Katerina Clark is Professor of Comparative Literature and of Slavic Languages and Literatures at Yale University. She is the author of The Soviet Novel: History as Ritual (1981, 1985, and 2000); Mikhail Bakhtin (with Michael Holquist, 1984); and Petersburg, Crucible of Cultural Revolution (1995). She is currently working on a cultural history of Moscow from 1923–41 entitled Moscow, The Fourth Rome.

Sheila Fitzpatrick is the Bernadotte E. Schmitt Distinguished Service Professor at the University of Chicago. Recent publications include an edited volume, Stalinism: New Directions (2000) and In the Shadow of Revolution: Life Stories of Russian Women from 1917 to the Second World War (co-edited with Yuri Slezkine, 2000). She is now working on a book about Stalin and Molotov.

Denis Kozlov is a Ph.D. candidate in the Department of History, University of Toronto. He is author of Novoangliiskii separatizm v SShA v nachale XIX veka (1997). He is currently doing research for his dissertation on post-World War II Soviet historical consciousness.

Leonid Livak is Assistant Professor of Russian Literature at the Department of Slavic Languages and Literatures of the University of Toronto. His publications include articles on the Russian émigré writers Gaito Gazdanov, Iurii Fel′zen, and Boris Poplavskii. He is currently completing a monograph-length comparative study of Russian émigré and French literatures in the interwar period.

Josh Sanborn is Assistant Professor of History at Lafayette College.
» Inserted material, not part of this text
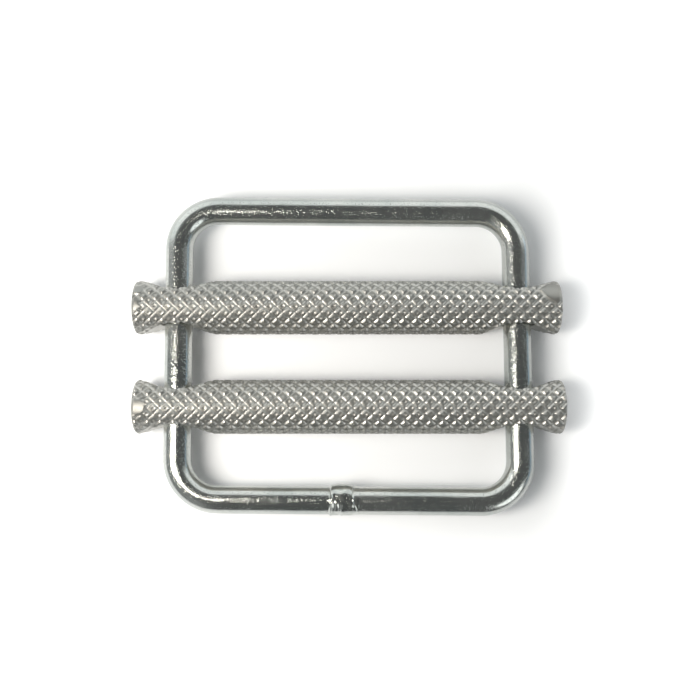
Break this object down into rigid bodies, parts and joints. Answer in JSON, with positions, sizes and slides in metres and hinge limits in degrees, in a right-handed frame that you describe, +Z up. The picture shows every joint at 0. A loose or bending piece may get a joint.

He recently completed a manuscript entitled Drafting the Russian Nation: Military Conscription, Total War, and Modern Identity, 1905–1925 (forthcoming). His current research is on civilian and military experiences of war and dislocation in front-line areas during World War I.

Ruth Rischin has published on texts exploring Russian-Jewish letters and culture, most recently “Is There a Christian in the Text? Vladimir Soloviev and Naum Naumov” (2001). Among her works in progress are essays on Maksim Gor′kii; Viacheslav Ivanov and Chaim Nakhman Bialik; Pavel Iushkevich and William James; Feiga Kogan and Martin Buber as theorists and translators of the Psalms; Joseph Brodsky and Abraham Joshua Heschel; and a literary biography of the Odessa-born playwright and prose fiction writer, Semen Solomonovich Iushkevich. She is co-editor of a forthcoming collection of essays, William James and Russian Culture (2002).

Richard G. Robbins, Jr. is Professor of History at the University of New Mexico, Albuquerque. He is the author of Famine in Russia, 1891–1892: The Imperial Government Responds to a Crisis (1975) and The Tsar’s Viceroys: Russian Provincial Governors in the Last Years of the Empire (1987). He is currently working on a biography of Vladimir Fedorovich Dzhunkovskii.